O dia começou no sopro. Quando Bolsonaro
deixou a casa de Sarney, a Comissão Mista de Orçamento do Congresso se reuniu
para sacramentar um acordo. A CMO elegeu a senadora Rose de Freitas (MDB-ES)
como presidente, e os deputados Juscelino Filho (DEM-MA) e Hugo Leal (PSD-MG)
como relatores, respectivamente, da Lei de Diretrizes Orçamentárias e do
Orçamento-Geral da União. Um pacto, costurado da noite da terça para a quarta,
retirara a postulação do senador Angelo Coronel (PSD-BA) à presidência,
designando-lhe a sub-relatoria de infraestrutura da comissão.
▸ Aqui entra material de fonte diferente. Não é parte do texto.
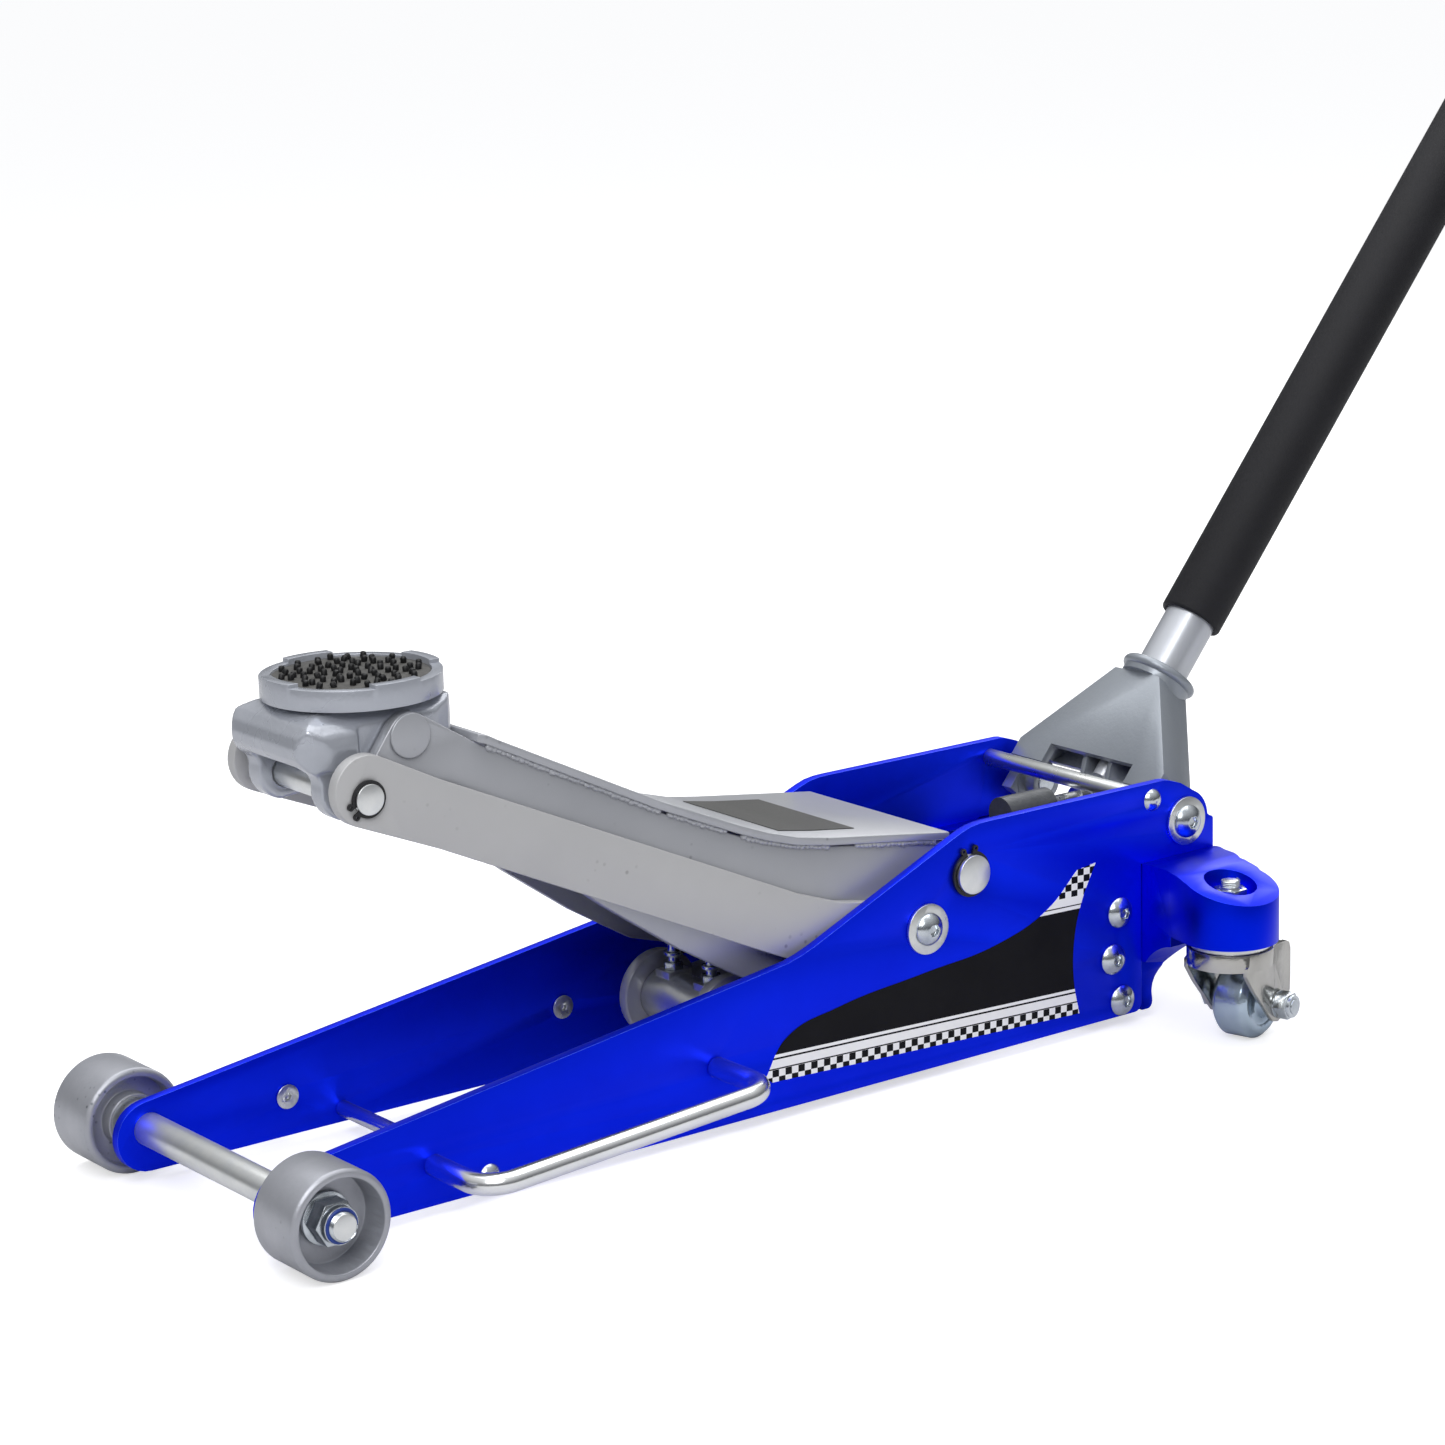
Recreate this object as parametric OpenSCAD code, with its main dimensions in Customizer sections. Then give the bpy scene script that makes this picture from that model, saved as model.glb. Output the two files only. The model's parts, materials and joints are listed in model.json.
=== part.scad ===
// Low-profile hydraulic trolley jack, arm part raised.
// Millimetres, +Z up, +X to the rear (handle end), -Y is the left side.
// Working coordinates start on the floor below the front axle; every node is
// then shifted along X so that the origin is at the bottom centre of the whole jack.

/* [Front wheels] */
// Front wheel radius
wheel_r = 32.5; // [28:0.5:40]
// Front wheel width
wheel_w = 42.5; // [30:0.5:55]
// Distance from the centre plane to the outer wheel face
wheel_y = 138.5; // [120:0.5:160]
// Axle radius
axle_r = 10; // [8:0.5:12]

/* [Side plates] */
// Inner face of a side plate from the centre plane
plate_in = 78; // [65:0.5:95]
// Side plate thickness
plate_t = 6.5; // [4:0.5:10]
// Bottom edge height
plate_z = 6.5; // [4:0.5:15]
// Top edge height
plate_top = 158.5; // [140:0.5:180]

/* [Linkage] */
// Main shaft X
ax = 499; // [470:1:520]
// Main shaft Z
az = 127.5; // [110:0.5:140]
// Link bolt X
bx = 463; // [440:1:480]
// Link bolt Z
bz = 98.5; // [85:0.5:110]
// Arm head pin X
cx = 113.5; // [100:0.5:130]
// Arm head pin Z
cz = 275; // [250:0.5:300]
// Main shaft radius
shaft_r = 12.5; // [10:0.5:15]

/* [Power unit] */
// Drive pin distance below the main shaft
drive_r = 72.5; // [60:0.5:85]
// Crosshead X
hx = 343; // [330:1:360]
// Cylinder outer radius
cyl_r = 29; // [24:0.5:32]

/* [Handle] */
// Handle pivot X
px = 684; // [670:1:700]
// Handle pivot Z
pz = 128.3; // [110:0.5:140]
// Handle angle above the horizontal
handle_a = 49.9; // [45:0.1:60]
// Handle tube radius
tube_r = 17.5; // [14:0.5:20]
// Handle end measured from the pivot
handle_l = 1180; // [900:10:1300]
// Foam sleeve outer radius
foam_r = 21.5; // [19:0.5:25]

/* [Rear casters] */
// Caster stem X
sx = 654; // [640:1:680]
// Caster stem distance from the centre plane
sy = 158; // [140:1:170]
// Caster wheel radius
cw_r = 25; // [20:0.5:30]
// Caster wheel width
cw_w = 26; // [18:0.5:30]
// Swivel angle of the fork
cast_a = 14.5; // [0:1:45]

/* [Node] */
// Node to draw

/* [Hidden] */
$fn = 96;
e = 0.01;
plate_out = plate_in + plate_t;
// lower head pin closes the parallelogram with the two frame pins
dx = cx - (ax - bx);
dz = cz - (az - bz);
// drive pin straight below the main shaft
pinx = ax;
pinz = az - drive_r;
ha = 90 - handle_a;
// total extent along X for the origin
x_max = px + handle_l * cos(handle_a) + 19.5 * sin(handle_a) - 5 * sin(handle_a);
x_min = -wheel_r;
x_mid = (x_max + x_min) / 2;

// ---------- helpers ----------
module place() { translate([-x_mid, 0, 0]) children(); }
module both() { children(); mirror([0, 1, 0]) children(); }
// round bar along Y from y0 to y1
module bar_y(r, y0, y1, f = 96) { translate([0, y0, 0]) rotate([-90, 0, 0]) cylinder(r = r, h = y1 - y0, $fn = f); }
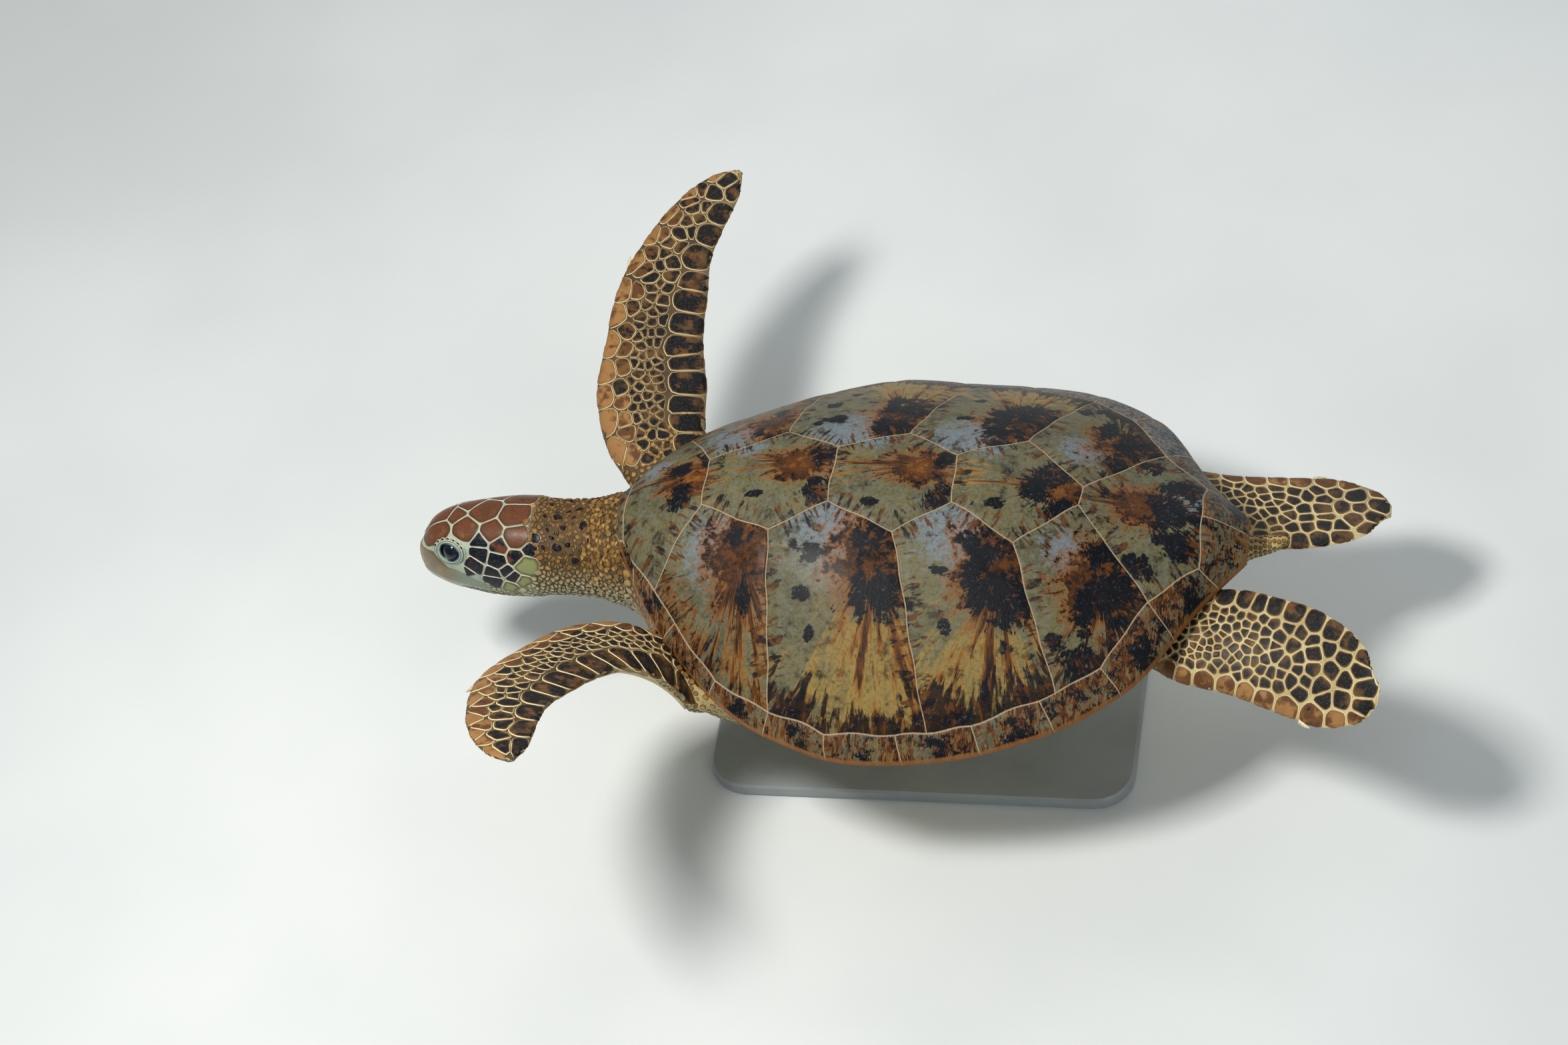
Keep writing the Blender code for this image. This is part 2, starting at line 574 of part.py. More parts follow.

O acordo coincidiu com uma reaproximação
entre o governo e senador Davi Alcolumbre (DEM-AP). As relações haviam ficado
estremecidas depois da constatação, pelo Palácio do Planalto, de que a
inundação inédita do Senado por emendas parlamentares não redundou numa maioria
favorável ao governo na CPI. Como parte das emendas negociadas pelo relator são
transferidas diretamente para as prefeituras não fica o registro do parlamentar
que direcionou o recurso. Difícil cravar quanto falta para ser executado este
ano, mas a queixa geral dos senadores é que os deputados tomaram a dianteira na
fila.
No acordo da CMO pressupõe-se que
Alcolumbre, que perdera ingerência sobre a negociação de emendas para a
ministra da Secretaria de Governo, Flávia Arruda (PL-DF), retome as atribuições
com as quais seu sucessor, Rodrigo Pacheco (DEM-MG), não se envolve
diretamente. A composição da CMO sugeria que o Senado, hoje a Casa mais
complicada para o presidente, teria um apelo de pacificação. No ano passado
foram executados R$ 35 bilhões em emendas, sendo R$ 19 bi destinados a emendas
de relator, que não deixam rastros. Quando se sabe que o censo foi postergado
por custar R$ 2 bilhões, dá para se ter uma ideia do quanto o Congresso tomou o
governo de assalto.
O acordo da CMO demonstrava que, acossado
pela CPI, pelas manifestações e pelas pesquisas, o presidente resolvera entregar
o que lhe resta de governo para o Congresso, acenando para uma reforma
ministerial no segundo semestre. A relação, porém, está longe de ser quitada. O
rolo da CPI só o comprova.
O áudio que resultou na prisão só alimenta
as expectativas em relação a outros indícios do gênero. Tome-se, por exemplo, a
gravação do deputado Luís Miranda (DEM-DF) da conversa com Bolsonaro. Apesar de
o deputado ter revelado a menção a Ricardo Barros, consta que dois outros
caciques, um do DEM do Senado, outro do PP da Câmara, foram mencionados no
gabinete presidencial como parte da trinca que comanda os negócios da Saúde. Se
o acordo da CMO sinaliza pacificação entre os grupos, a prisão de Dias
aumentará a tensão entre os senadores da CPI e o deputado Ricardo Barros
(PP-PR).
Não é só o Congresso que resiste à
acomodação. Basta ver o indiciamento do senador Renan Calheiros (MDB-AL) pela
PF. O ato não apenas esbarra na decisão do Supremo contra o indiciamento pela
polícia de autoridades com foro especial como não cumpre sua função de ameaçar
o Congresso. Com o desmonte promovido nos últimos anos, sob os auspícios do
governo, na legislação anticorrupção (mudança na lei da improbidade, fim da
prisão em segunda instância e desbaratamento das forças-tarefa do Ministério
Público) o rugido saiu rouco.
Como a Terra gira e a Lusitana roda, o mesmo Congresso que apoiou o desmonte do lavajatismo procedeu a uma rara prisão de depoente que negou um encontro. A força da gravidade favorece a acomodação, mas se Congresso tomasse gosto poderia até chegar àquele que nega o direito à vida. Só assim Bolsonaro receberia a lição que o Exército se negou a dar em seu capitão há quase 40 anos. A insubordinação cresceu junto com a ambição. Só o Exército se apequenou.